Right at this time, I have a swirl of stories about my off-the-rails youngest daughter.  Raging stories, regretful stories, mean stories, sad stories, frustrated stories, despairing stories.  I also have stories with various endings, including death, dismemberment, embraces and joy.  Sometimes I can’t choose the story I might prefer because it is crowded out by an obsessive story.  Sometimes I see my story as I would like to tell it in a movie or a book.  For example, I went to see Red 2 with Helen Mirren et. al., and got very excited during the scene when she was driving with an Asian hit man in a blue sports car.  She said, “Show me something,” and he put the car into a slo-mo spin as Helen aimed and fired guns out both windows with that deadly, steely gaze.  That is a story I could love.

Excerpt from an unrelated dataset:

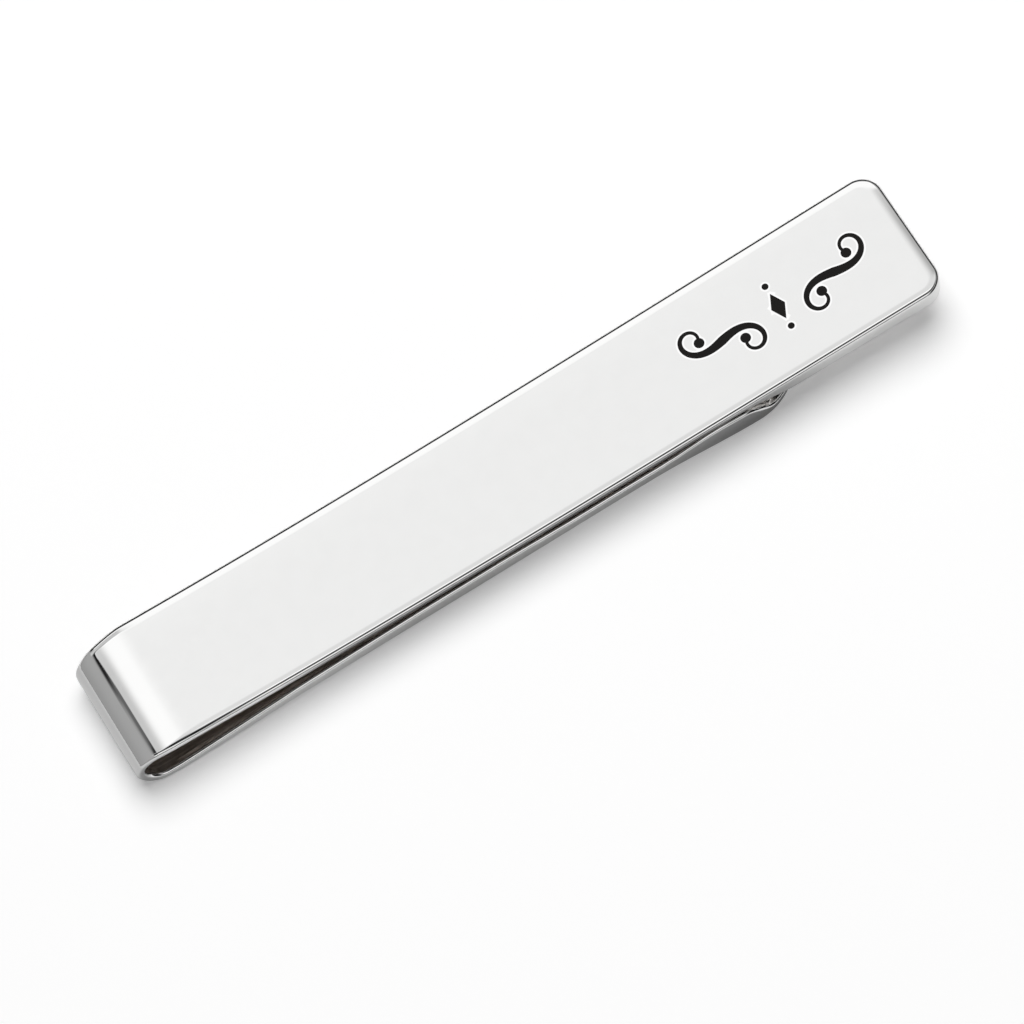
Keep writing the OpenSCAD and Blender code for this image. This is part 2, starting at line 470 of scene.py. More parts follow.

And for those of you who may not see the movie, that moment is minute 2:10 on the trailer.

But back to being an explorer.  To help with my stories, I am choosing #4:  alter your course often.  When I do that, I can dislodge from the stuckness of a bad story and access what is actually happening now, this moment, this breath.

 

layers

Vipassana meditation teacher Joseph Goldstein says that through meditation, we learn to alter the relationship between our consciousness and our experience.  What that means to me at the moment is creating more spaciousness in both my consciousness and my experience – the ability to see the spaces between the layers of whatever is unfolding.  Currently, I am meditating on the back of a horse.  I am letting the horse show me when I have lost my softness, my willingness, my openness.  Breathing room.  Feeling.

 

letting go

Several years ago, around the time of the 2008 mad crash of the economy, I studied Sedona Method Releasing.  I felt that I had to do something to save my life, my mind – to counteract the blinding fear and anxiety that was like a social contagion.  I traveled out to Sedona several times, and took coaching workshops there and in New York.  I loved it.  I still do.  So when a dear friend of mine was in distress, I thought of releasing.  There is a part of the method called “triple releasing.”  It goes like this:

1.  Welcome the thing/situation/emotion itself.  Then welcome anything attached to it:  feelings, images, memories, sensations in the body, stories.

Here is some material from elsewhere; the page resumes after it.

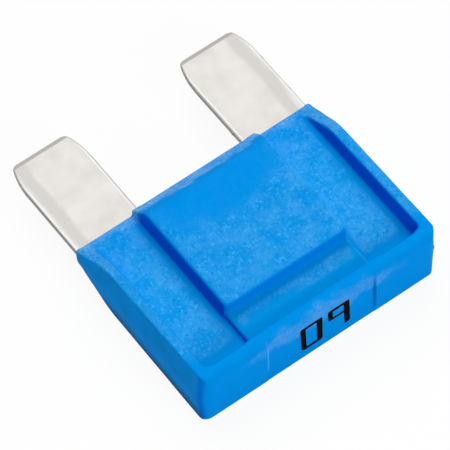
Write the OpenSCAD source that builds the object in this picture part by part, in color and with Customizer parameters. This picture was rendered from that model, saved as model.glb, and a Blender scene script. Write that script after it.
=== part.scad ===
// Maxi-size automotive blade fuse, lying flat as it would on a bench.
// Two like moulded shells close on one stamped element whose legs end in the
// blades. +Y points along the blades, +Z is up, X runs across the body and
// the origin is under the middle of the part, on the surface it lies on.

/* [Body] */
// Width over the two end faces at the seam
body_width = 29.2; // [28:0.1:34]
// Thickness over the front and back faces
body_thickness = 8.5; // [7.6:0.1:10]
// Length from the head face to the nose
body_length = 21.7; // [20:0.1:26]
// Lean of the moulded outer faces away from the seam, degrees
face_draft = 1.3; // [0.5:0.1:3]
// Radius of the upright corners of the head
head_corner_radius = 1.5; // [0.8:0.1:2.2]
// Radius along the front edge of the head
head_edge_radius = 1.1; // [0.6:0.1:1.5]
// Depth of the head from its face back to the side panels
head_depth = 1.65; // [1.5:0.05:2.4]
// Radius along the back edge of the head, over the side panels
head_back_radius = 0.35; // [0.2:0.05:0.6]
// Width of the shallow recess for the rating on the head face
recess_width = 13.4; // [8:0.1:20]
// Depth of that recess at the seam; its floor is upright
recess_depth = 0.25; // [0.15:0.05:0.5]

/* [End rims] */
// Width of each end rim at the panel floor
rim_width = 1.35; // [1.1:0.05:1.8]
// Lean of the inner wall of the rim, degrees
rim_draft = 3.5; // [1:0.5:6]
// How much lower the rim is where its ramp starts than at the head
rim_fall = 0.4; // [0.1:0.05:0.8]
// Length of the ramp that takes the rim down to the nose
ramp_length = 5.1; // [4.5:0.1:6.5]
// Radius where the rim turns into its ramp
ramp_crest_radius = 5; // [2:0.5:6]
// Length of the low land in front of the ramp
nose_land = 0.7; // [0.5:0.1:1.2]
// Height of the nose above the seam beside the blades
nose_height = 1.14; // [1:0.02:1.3]
// Radius along the edge of the nose
nose_radius = 0.45; // [0.2:0.05:0.6]

/* [Side panels] */
// Height of the panel floor above the seam
panel_height = 1.25; // [1.15:0.05:1.6]
// Radius along the foot of the panel walls
foot_radius = 0.4; // [0.2:0.05:0.6]

/* [Plateau] */
// Width of the plateau across its flat top
plateau_width = 15.3; // [14.6:0.1:15.8]
// Distance from the head face to the flat top of the plateau
plateau_start = 5.8; // [5:0.1:7]
// Lean of the plateau's side and head walls, degrees
plateau_draft = 2; // [1:0.5:4]
// Length of the sloped front of the plateau
plateau_ramp = 2.35; // [1.8:0.05:3]
// Height of the plateau above the seam at the nose
plateau_nose = 1.9; // [1.7:0.05:2.2]
// Radius of the long top edges of the plateau
plateau_edge_radius = 0.4; // [0.2:0.05:0.6]
// Radius of the plateau's two upright corners beside the head, at their foot
plateau_corner_radius = 1; // [0.6:0.1:1.6]
// Radius where the top of the plateau turns into its slope
plateau_crest_radius = 1.2; // [0.5:0.1:1.6]
// Height above the seam of the low step between head and plateau
step_height = 2.3; // [1.9:0.05:2.8]
// Radius of the long top edges of the low step
step_edge_radius = 0.2; // [0.1:0.05:0.4]
// How far the low step stands in from the plateau's side walls
step_inset = 0.15; // [0.05:0.05:0.4]

/* [Inside] */
// Wall between the chamber and the outside of the plateau
wall = 1.1; // [0.9:0.05:1.2]
// Play between the legs and the edges of their slots
leg_play = 0.05; // [0.02:0.01:0.1]
// Distance from the head face to the top end of the legs
leg_start = 3.4; // [3:0.1:4.5]
// Diameter of the posts that weld together through the legs
post_diameter = 2.4; // [2:0.1:3]
// Distance from the head face to the posts
post_place = 11.6; // [10:0.1:13]
// Play around a post in the hole of its leg
post_play = 0.15; // [0.1:0.05:0.3]

/* [Element] */
// Length over all, from the head face to the tips of the blades
overall_length = 34.3; // [32:0.1:38]
// Width of each blade
blade_width = 8; // [7.8:0.1:8.2]
// Thickness of the stamped strip
strip_thickness = 0.8; // [0.7:0.05:0.9]
// Length over which each tip narrows
tip_length = 3.8; // [3:0.1:4.5]
// How much each side narrows by at the tip
tip_inset = 0.8; // [0.5:0.05:1.2]
// Radius of the tip's corners
tip_radius = 0.8; // [0.4:0.05:1]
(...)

2.  Welcome any wanting to do anything about or with it.  Fix it, change it, understand it, explain it, hold onto it, push it away.

3.  Welcome any sense that it is personal, any identification with it, any feeling that it is about you or who you are.

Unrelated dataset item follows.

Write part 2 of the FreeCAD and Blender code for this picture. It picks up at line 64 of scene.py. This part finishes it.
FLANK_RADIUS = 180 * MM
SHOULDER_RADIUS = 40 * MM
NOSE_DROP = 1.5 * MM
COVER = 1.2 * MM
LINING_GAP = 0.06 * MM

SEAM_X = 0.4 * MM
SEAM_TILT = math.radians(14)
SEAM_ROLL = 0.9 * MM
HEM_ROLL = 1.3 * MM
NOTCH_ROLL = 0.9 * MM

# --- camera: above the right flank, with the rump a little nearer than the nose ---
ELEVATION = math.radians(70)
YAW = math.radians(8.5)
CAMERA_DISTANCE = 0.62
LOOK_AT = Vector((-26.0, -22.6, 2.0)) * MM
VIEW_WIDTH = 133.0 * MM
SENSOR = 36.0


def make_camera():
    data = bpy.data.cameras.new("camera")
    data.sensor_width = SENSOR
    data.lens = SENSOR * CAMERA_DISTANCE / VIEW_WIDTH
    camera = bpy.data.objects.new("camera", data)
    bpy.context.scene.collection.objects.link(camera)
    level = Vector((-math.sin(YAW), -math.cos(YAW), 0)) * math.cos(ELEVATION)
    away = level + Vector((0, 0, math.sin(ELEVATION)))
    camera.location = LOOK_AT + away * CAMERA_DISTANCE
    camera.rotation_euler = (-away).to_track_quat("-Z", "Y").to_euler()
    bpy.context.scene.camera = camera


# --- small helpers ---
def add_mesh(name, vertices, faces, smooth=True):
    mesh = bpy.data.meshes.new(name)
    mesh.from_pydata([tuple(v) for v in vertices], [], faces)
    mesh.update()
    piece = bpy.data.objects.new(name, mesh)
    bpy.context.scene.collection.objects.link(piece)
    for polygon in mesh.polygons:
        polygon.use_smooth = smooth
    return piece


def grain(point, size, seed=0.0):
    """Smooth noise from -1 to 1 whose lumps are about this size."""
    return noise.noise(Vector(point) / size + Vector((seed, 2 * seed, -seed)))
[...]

Then just observe all of that spinning – like clothes going around in a dryer or like a big whirling weather system.

Then ask if you could just let it all go, even for a moment.  Could you let it unravel, dissolve.  If you could look through it, what is beyond?

Then at an Al-Anon meeting last night, someone spoke of a friend from the program who had passed.  She described how this woman would  make an upward gesture of the hands when she spoke of handing something over to a higher power.  Seeing this gesture opened something in me – I felt a tremendous sense of relief and spaciousness.  As I did the gesture last night and today, I felt like that simple opening of the palms allowed all the closely packed mind-molecules of the situation with my daughter to spread and expand, creating space for resolution, for possibility, for me to breathe.